Ubuntu is the African philosophy of a shared Humanity. It exists in many forms wherever the Nguni people settled. It gained global exposure through Archbishop Desmond Tutu and Nelson Mandela, but is no means isolated to South Africa.

It is often simply translated as “I am because we are”. No human exists in isolation, and how we interact with each other (and our environment) and treat each other (and our environment) defines us as a collective.

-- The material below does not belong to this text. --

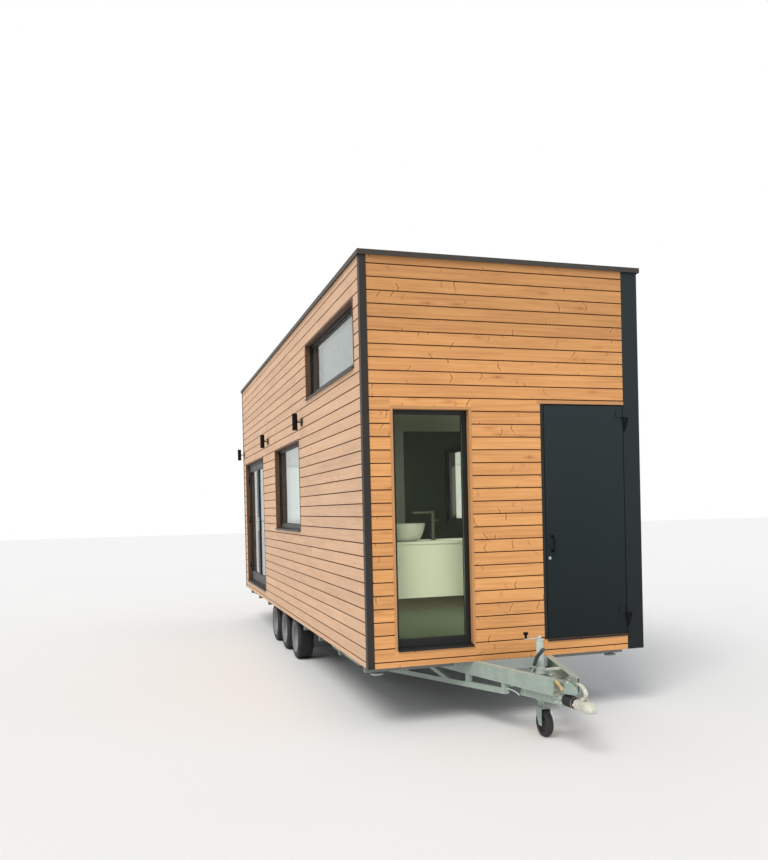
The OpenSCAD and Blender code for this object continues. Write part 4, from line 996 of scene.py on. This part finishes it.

There are many interpretations and definitions for the term and this can also vary between the various cultures. 

Mugumbate and Chereni (2019) defined Ubuntu through an integrated framework that explains that Ubuntu exists on five levels: the individual, the family, the community, the environment and the spirit. “… an authentic individual human being is part of a larger and more significant relational, communal, societal, environmental and spiritual world”

Environmental issues cannot be separated from social and economic issues as it is the limiting factor in sustainability. 

The physical environment is an important component of Ubuntu. Food, shelter, beauty and warmth is provided by the environment. Every individual is a component of the natural system comprised of the land, animals, vegetation and other elements from which basic needs are met. Africans use Ubuntu to conserve the environment so as to achieve a balance between current and future needs. The environment is an inheritance that came from ancestors, and it should therefore be passed on to the next generation (Mugumbate and Chereni 2019).

Ironically the concepts we are now only starting to understand and follow at a global governmental level is remarkably similar to what many cultures in Africa have followed for centuries.